Одно утешение, впрочем, серьезное. Вспомним: «если отказываться от себя, одиночество бывает хуже и безысходней». Такая вот непеременчивая отсталость, которая заставила и книгу статей, изданную в 2003-м, озаглавить (хвастаюсь: по моему совету) все так же: «В защиту банальных истин».

«Поэзия – это сознание своей правоты», – сказал наполовину однофамилец того, о ком говорю, Мандельштам, и, хотя речь о двух «лицах еврейской национальности», подобное могло быть сказано только в России. Во всяком случае, узаконено ею – с ее исступленным правдоискательством; но, коли уж ты уверился, что отыскал искомое, никому его не уступишь. Ничьей больше правды не признаешь…

И вот он, такой, уехал.

В дни, когда решение стало бесповоротным, я, встретив Бориса Слуцкого, горько посетовал:

– Представляете, Эмка – и уезжает! А ведь более русского человека я просто не знаю!

– Да, – ответил Слуцкий со своей интонацией, по обыкновению важной. – Он не только русский, но и советский. Даже более советский, чем Сталин.
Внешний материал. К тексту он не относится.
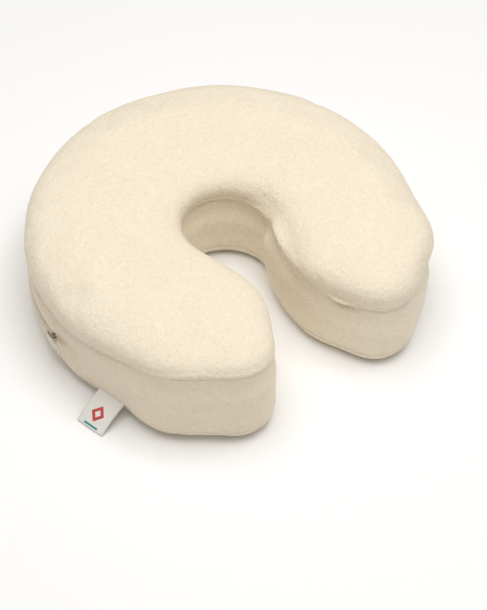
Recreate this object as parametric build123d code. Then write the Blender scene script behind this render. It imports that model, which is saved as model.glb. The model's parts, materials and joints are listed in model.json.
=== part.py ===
from build123d import *
import os
from math import atan2, degrees, sqrt

# Face cradle cushion for a massage table: a thick horseshoe of foam in a zipped cover.
# Millimetres, +Z up. The open throat faces -Y and the crown is at +Y. The origin is the
# centre of the rear hook strip's face, on the plane that the cushion rests on.

# ---- overall ----
width = 305.0             # across the back circle
arm_reach = 143.5         # the arm tips, ahead of the back circle's centre
height = 86.0             # from the hook strips' faces to the top of the cover
top_edge_radius = 18.0    # roll of the upper rim, all the way round
bottom_edge_radius = 8.0  # roll of the lower rim

# ---- the horseshoe's plan: five circles joined by their common tangents ----
corner_radius = 48.0      # outer front corner of each arm
corner_setback = 66.5     # its centre, behind the tips
corner_inset = 17.5       # from its outermost point out to the back circle's full width
tip_radius = 30.0         # front tip of each arm
tip_x = 66.0
bulge_radius = 61.0       # the arm's inner side, which narrows the throat
bulge_setback = 69.0      # its centre, behind the tips
throat_gap = 38.0         # narrowest gap between the arms
hole_radius = 35.5        # breathing hole
hole_setback = 137.0      # its centre, behind the tips

# ---- fabric cover and its foam ----
cover_thickness = 2.0     # brushed stretch fabric
foam_clearance = 0.3      # between the foam and the cover
comfort_thickness = 32.0  # soft layer, on top of the firm one
top_seam_drop = 25.0      # top seam, below the top of the cover
bottom_seam_rise = 11.0   # bottom seam, above the underside of the cover
thread_size = 0.6         # sewing thread
thread_clearance = 0.05

# ---- zip round the back ----
zip_rise = 28.0           # the coil's middle, above the underside of the cover
zip_end_angle = 89.0      # its cloth ends, to each side of the crown
slot_clearance = 0.7      # from the slider to each edge of the cover's opening
tape_width = 12.0
tape_thickness = 0.8
tape_gap = 1.2            # between the two tapes, and between the two coils
coil_width = 2.2
coil_height = 1.8
stop_length = 1.8
topstitch_inset = 2.2     # from the cover's edge to its row of thread

# ---- slider and pull ----
slider_length = 11.0
slider_width = 9.2
plate_thickness = 1.0
slider_clearance = 0.3
post_thickness = 0.6
post_length = 2.5
pin_radius = 0.7
pin_clearance = 0.2
knuckle_radius = 1.5
knuckle_width = 4.2
lug_thickness = 1.0
pull_length = 22.0
pull_width = 6.4
pull_thickness = 1.2
pull_hole_radius = 1.3
pull_hole_inset = 4.0      # its centre, from the free end

# ---- folded label, sewn into the bottom seam of the left arm ----
label_width = 25.0
label_length = 26.0
label_thickness = 0.9
label_fold_gap = 0.3      # between its two plies
label_fold_radius = 0.4    # outside of the fold
label_root_gap = 0.6      # from the seam to where it bends
label_setback = 33.0      # its middle, behind the front end of the flank
label_tip_height = 0.6    # its lower edge, above the resting plane

# ---- hook strips under the base ----
strip_thickness = 1.5
strip_length = 60.0
strip_width = 25.0
strip_corner = 3.0
arm_strip_x = 80.0
arm_strip_setback = 82.0  # their middle, behind the tips

# ---- sizes that follow ----
back_radius = width / 2
arc_y = -(back_radius + hole_radius + hole_setback - arm_reach) / 2
tips_y = arc_y - arm_reach
hole_y = tips_y + hole_setback
base_z = strip_thickness
top_seam_z = height - top_seam_drop
bottom_seam_z = base_z + bottom_seam_rise
zip_z = base_z + zip_rise
zip_slot = slider_width + 2 * slot_clearance
foam_inset = cover_thickness + foam_clearance
foam_split_z = height - foam_inset - comfort_thickness
tape_outer = back_radius - cover_thickness
tape_inner = tape_outer - tape_thickness
coil_outer = tape_outer + coil_height
plate_inner = coil_outer + slider_clearance
plate_outer = plate_inner + plate_thickness
pin_reach = plate_outer + slider_clearance + knuckle_radius
back_plate_outer = tape_inner - slider_clearance
back_plate_inner = back_plate_outer - plate_thickness
slider_half_angle = degrees(slider_length / 2 / back_radius)
stop_angle = degrees(stop_length / back_radius)
coil_end_angle = zip_end_angle - 2 * stop_angle
slider_end_angle = coil_end_angle - slider_half_angle - degrees(slider_clearance / back_radius)


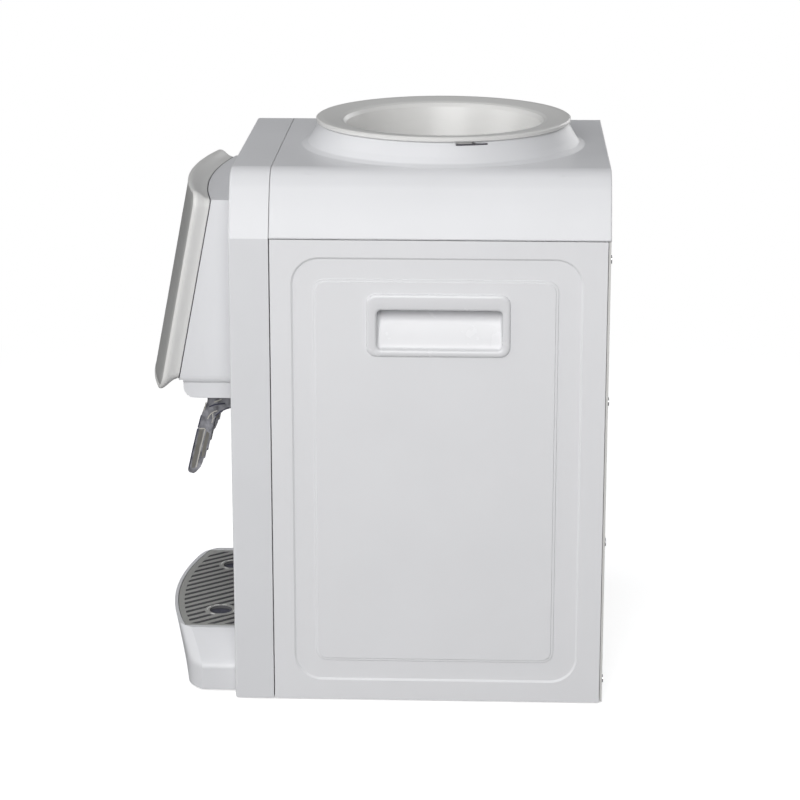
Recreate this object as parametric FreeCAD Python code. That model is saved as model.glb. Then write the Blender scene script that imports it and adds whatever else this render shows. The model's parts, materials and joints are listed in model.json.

(«Так ли? – помнится, не сказал, но подумал я. – Сталин – вот уж кто никогда и не был советским, никакими иллюзиями и не думая обольщаться…») Этот поворот коржавинской судьбы для меня мучителен по-прежнему. Мучителен применительно именно к нему. Мучителен вообще. Надобно объясниться.

…«До 1968 года, когда советские танки вошли в Чехословакию, у нас существовало романтическое ощущение необратимости движения к демократии, свободе. (Что касается всех «нас», это, мягко выражаясь, не так, я об этом уже говорил. – Ст. Р.) В 68-м стало ясно, что этому конец. Именно тогда возникла идея массовой эмиграции. Это было желание целого поколения, не мое лично… В 1968-м мы поняли, что здесь ничего уже нельзя сделать, надо уносить ноги».